[begin Provided material]
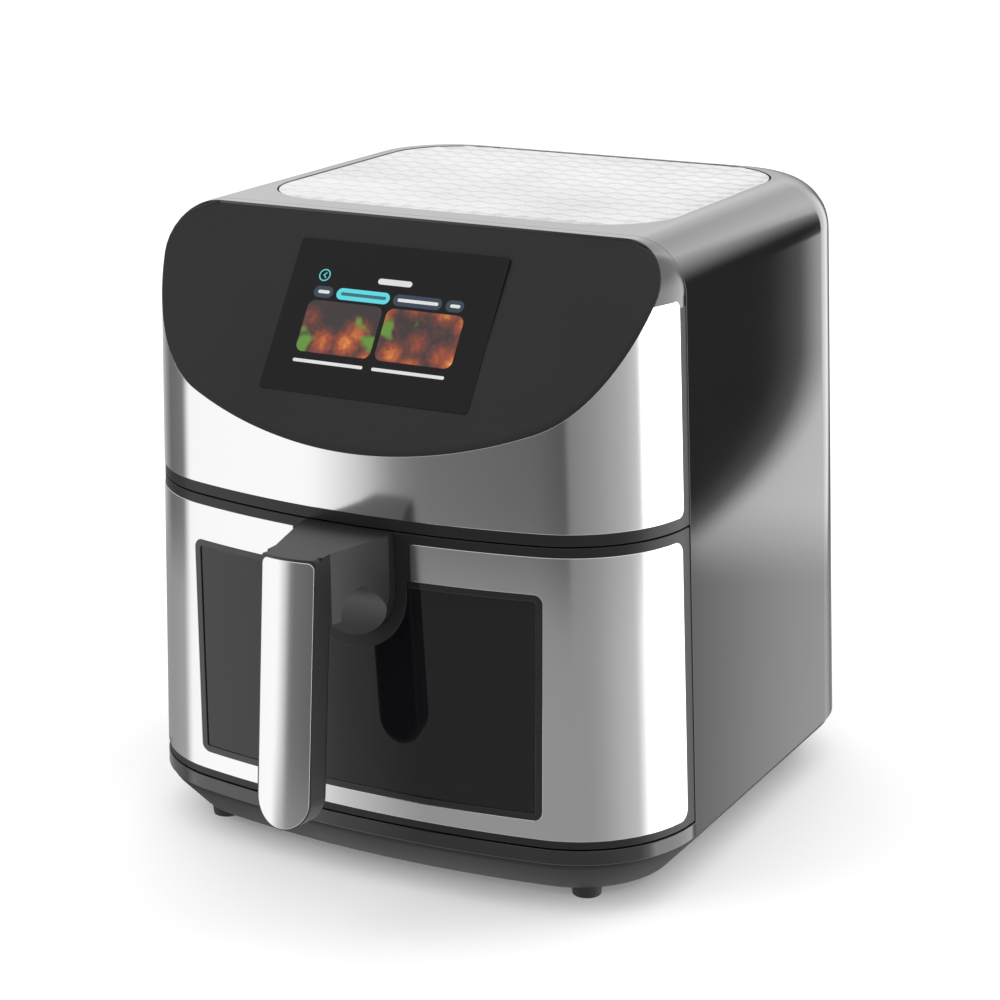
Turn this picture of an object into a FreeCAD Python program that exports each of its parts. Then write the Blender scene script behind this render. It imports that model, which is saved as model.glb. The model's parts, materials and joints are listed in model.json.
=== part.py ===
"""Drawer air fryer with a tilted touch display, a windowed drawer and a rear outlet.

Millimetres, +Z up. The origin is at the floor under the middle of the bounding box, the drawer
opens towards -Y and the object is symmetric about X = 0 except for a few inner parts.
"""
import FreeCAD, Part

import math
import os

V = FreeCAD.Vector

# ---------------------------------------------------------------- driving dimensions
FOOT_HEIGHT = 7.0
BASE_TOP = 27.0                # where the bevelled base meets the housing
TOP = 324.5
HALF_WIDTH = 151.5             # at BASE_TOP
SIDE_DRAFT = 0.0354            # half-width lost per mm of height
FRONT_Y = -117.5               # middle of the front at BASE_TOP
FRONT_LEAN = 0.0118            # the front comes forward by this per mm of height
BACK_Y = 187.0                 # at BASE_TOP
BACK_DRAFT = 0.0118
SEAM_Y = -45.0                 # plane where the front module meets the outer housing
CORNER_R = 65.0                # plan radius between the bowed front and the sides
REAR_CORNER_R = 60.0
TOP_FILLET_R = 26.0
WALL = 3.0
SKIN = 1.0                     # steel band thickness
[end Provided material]
Stated problem | Copy all data exactly, start to finish.

Full solution |
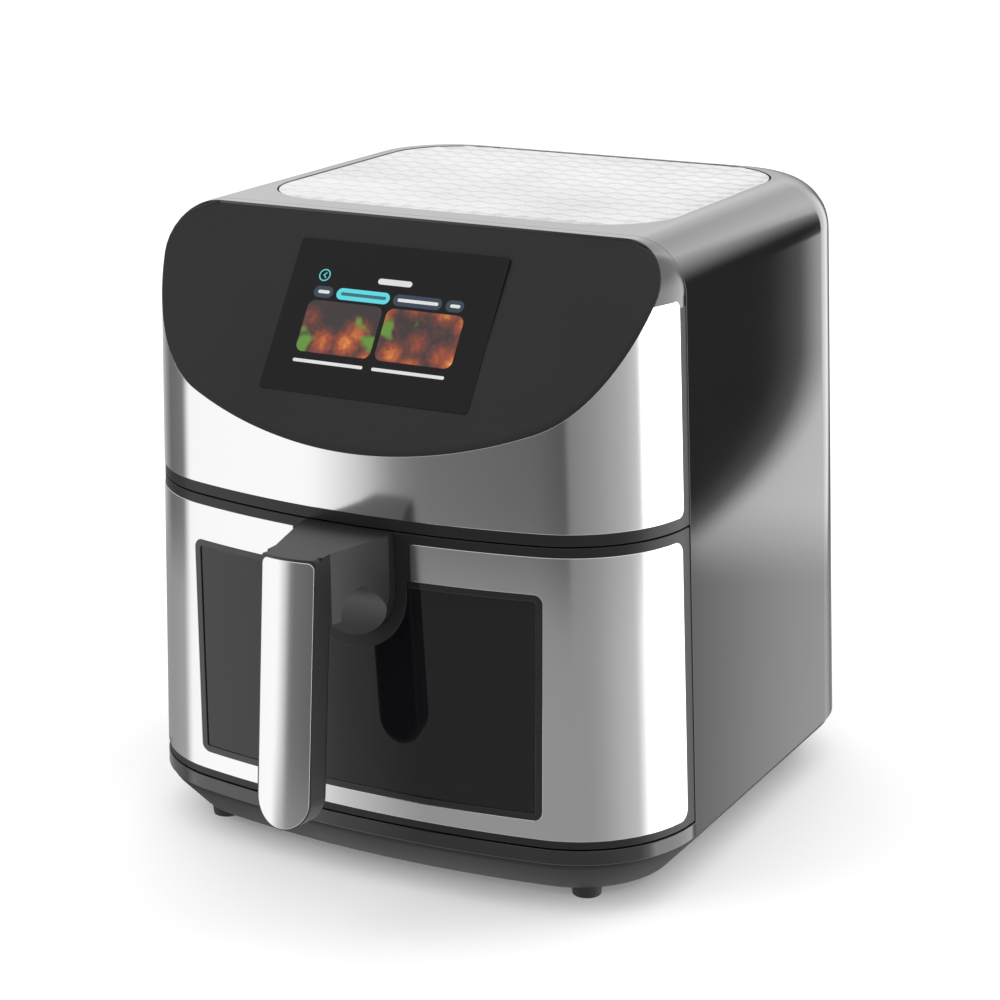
Turn this picture of an object into a FreeCAD Python program that exports each of its parts. Then write the Blender scene script behind this render. It imports that model, which is saved as model.glb. The model's parts, materials and joints are listed in model.json.
=== part.py ===
"""Drawer air fryer with a tilted touch display, a windowed drawer and a rear outlet.

Millimetres, +Z up. The origin is at the floor under the middle of the bounding box, the drawer
opens towards -Y and the object is symmetric about X = 0 except for a few inner parts.
"""
import FreeCAD, Part

import math
import os

V = FreeCAD.Vector

# ---------------------------------------------------------------- driving dimensions
FOOT_HEIGHT = 7.0
BASE_TOP = 27.0                # where the bevelled base meets the housing
TOP = 324.5
HALF_WIDTH = 151.5             # at BASE_TOP
SIDE_DRAFT = 0.0354            # half-width lost per mm of height
FRONT_Y = -117.5               # middle of the front at BASE_TOP
FRONT_LEAN = 0.0118            # the front comes forward by this per mm of height
BACK_Y = 187.0                 # at BASE_TOP
BACK_DRAFT = 0.0118
SEAM_Y = -45.0                 # plane where the front module meets the outer housing
CORNER_R = 65.0                # plan radius between the bowed front and the sides
REAR_CORNER_R = 60.0
TOP_FILLET_R = 26.0
WALL = 3.0
SKIN = 1.0                     # steel band thickness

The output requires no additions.